Japan already has legislation in place that covers their casinos. But the government is currently hashing out a separate bill that would cover poker and other gambling related details.
The strangest rule that’s been proposed is one that would ban acquaintances from playing at the same poker table. The idea is clear: they want to prevent colluding among friends.
But it seems nearly impossible to identify friends and enforce this rule. After all, acquaintances can just pretend like they don’t know each other.
American poker rooms have tried to prevent buddies from sitting together in the past. But the same venues have given up on the concept for multiple reasons.
As mentioned above, it’s nearly impossible to enforce such a measure. Furthermore, keeping friends from sitting at the poker table limits the game’s appeal.
Why did Japan Want to Ban Poker?
Japanese lawmakers didn’t offer a concrete reason on why they wanted to ban poker while allowing casino games. Perhaps they thought that it would be more difficult to monitor poker compared to house-banked games like baccarat, blackjack, and craps.
Another potential reason why is that poker doesn’t bring in the same type of revenue as traditional casino games. Therefore, government officials may have thought that it would’ve been easier to just ban the game altogether.

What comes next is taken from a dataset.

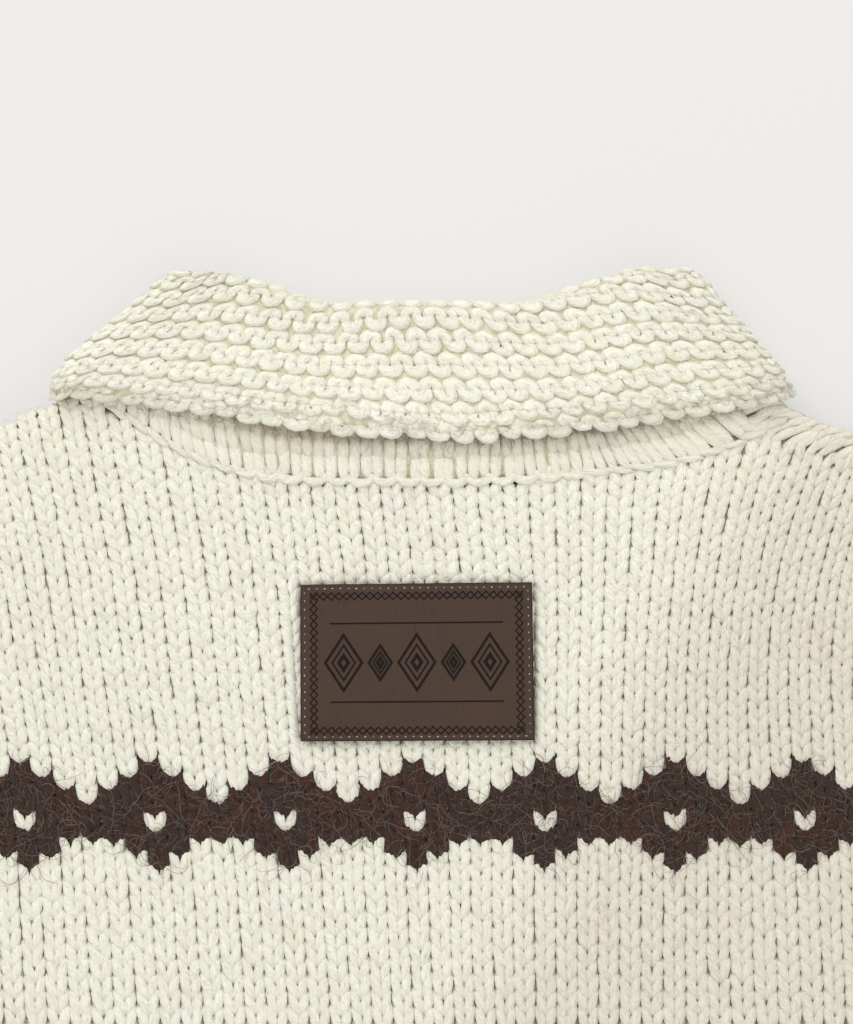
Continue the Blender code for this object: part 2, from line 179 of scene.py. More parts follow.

In any case, Japanese lawmakers have dropped the idea of banning poker from their new regulated casino market. This means that both locals and visitors will be able to enjoy poker in Japan’s multimillion dollar casino complexes.
Why did Japan Decide to Allow Poker?
According to the The Mainichi, the government liked the idea that casinos could host major poker tournament events. In turn, this figures to attract more tourism from other countries.
Anybody who’s watched the growth of poker in Europe, Asia, and Australia can understand how tournaments help tourism. This is especially the case with the World Series of Poker Europe, which draws thousands of players from around the globe.
As for Japan’s casino market, their “integrated resorts” are designed with tourism in mind. Foreigners can get into these complexes for free. Meanwhile, locals will need to pay an entry fee, much like Singapore imposes in their casinos.